Il carnevale nelle valli del Natisone

La tradizione del Pust resiste all’emigrazione che svuota i paesini. I ricordi della mascheraia. I tradizionali canti scherzosamente irriverenti. L’attesa degli anziani per i giovani che tornano in paese per la festa
pust

L'Italia è forse uno dei Paesi più ricchi in quanto a tradizioni carnevalesche, da quelle più conosciute – basti pensare ai festeggiamenti di Viareggio o di Venezia – a quelle note solo ad un pugno di persone ma non per questo meno ricche: e una di queste è quella dei Pust delle Valli del Natisone, lembo di terra fiulana ai confini con la Slovenia. Qui si parla nedisko, una varietà di sloveno; e in questa lingua Pust significa semplicemente «carnevale», termine che ha dato il nome anche alla maschera tipica di questa tradizione documentata sin dal 1200. Naturalmente ogni borgo ha le sue usanze e le sue maschere specifiche; e tra le più note, se non altro per la pervicacia con cui questa tradizione viene tenuta viva, ci sono quelle di Rodda.

«Una volta queste maschere erano molte di più – racconta Silvana Buttera, operaia in pensione e mascheraia per passione, tra le pochissime donne ad intagliare nel legno con certosina pazienza le figure tipiche di questa tradizione – e i festeggiamenti duravano anche una o due settimane: ora i giovani sono pochi, e purtroppo non hanno né il tempo né la voglia di preparare i travestimenti». Già, perché il costume del Pust, realizzato rigorosamente a mano, richiede mesi di lavoro: è composto da centinaia di striscioline di stoffa cucite una ad una sulla casacca, sui pantaloni e sul cappello a cono, e tutte della misura giusta.

Il Pust scorazza per il paese munito di pesanti campanacci – che fa suonare rumorosamente correndo e saltando – e di kliesce, pinze a pantografo con le quali fa ogni sorta di scherzo: dall'afferrare le gambe dei passati, allo spargere per il giardino del malcapitato boscaiolo i ciocchi di legna pazientemente accatastati.

Al gruppo di Pust si accompagnano le altre due figure tradizionali rimaste, l'angelo e il diavolo: il primo tiene alla catena il secondo, che cerca di liberarsi tirando pesanti strattoni – più di una volta l'angelo ha riportato qualche lieve infortunio…- e con la forca di cui è munito fa anche lui qualsiasi dispetto gli venga in mente. Una sorta di lotta tra bene e male, che il carnevale inscena in maniera scherzosa.
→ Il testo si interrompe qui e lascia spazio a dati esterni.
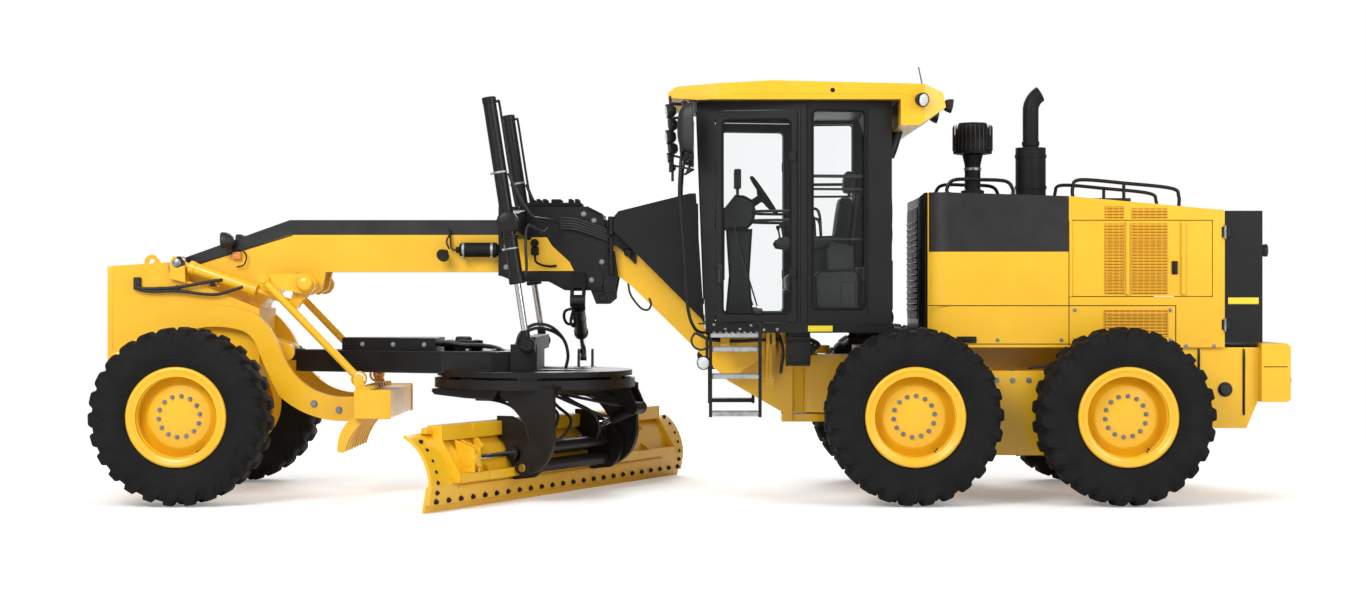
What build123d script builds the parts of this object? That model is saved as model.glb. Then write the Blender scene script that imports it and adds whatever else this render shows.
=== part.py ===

Una volta, dicevamo, i festeggiamenti duravano anche due settimane; oggi si concentrano invece in poche giornate. La principale è l'ultimo sabato di carnevale, in cui Pust, angelo e diavolo accompagnati dai fisarmonicisti visitano una ad una tutte le case del paese – ormai purtroppo non molto popolato a causa dell'emigrazione. Dopo aver messo scherzosamente a soqquadro il giardino, l'allegra brigata viene accolta in casa, e viene offerto da mangiare e da bere: e se è considerato un pesantissimo sgarbo verso la comunità non aprire le porte, altrettanto lo è rifiutare ciò che il padrone di casa mette in tavola – e vi garantisco che alla decima casa, data anche la gradazione alcolica media delle ottime grappe di queste zone, può diventare difficile tener fede a questo principio. Il tutto mentre, al suono delle fisarmoniche, Pust e abitanti della casa cantano e ballano i tradizionali canti del carnevale, spesso scherzosamente irriverenti.

Oggi sono pochi i giovani che ancora vivono qui; ma la tradizione è ancora molto sentita, tanto che alcuni risalgono dalla città per l'occasione. «Una delle cose che più apprezzo – racconta Alessandro, una delle «anime» dei Pust – è sentire la gente, soprattutto gli anziani, che ci dicono «è un anno che vi aspettavamo», e cantano e ballano con noi nonostante l'età. Così come il fatto che arrivino giovani anche da fuori per assistere: noi cerchiamo di includere tutti, facendo sì che non si sentano solo spettatori, ma che – pur riservando come è giusto il ruolo di protagonisti alle maschere – siano comunque accolti e partecipi».

Già, perché una delle cose sui cui non si transige, è che i vari ruoli mascherati vadano comunque assegnati a gente del posto: il che, lungi dal voler escludere chi del posto non è, è inteso a preservare l'autenticità di una tradizione che coinvolge purtroppo sempre meno persone. «Credo che la nostra energia risieda nel fatto che, prima di un gruppo folkloristico siamo un gruppo di persone che amano ritrovarsi e stare insieme – conclude Alessandro -; e anche se non sempre le manifestazioni riescono bene, se non sempre sono in molti a partecipare, finché avremo strappato anche un solo sorriso ne sarà valsa la pena».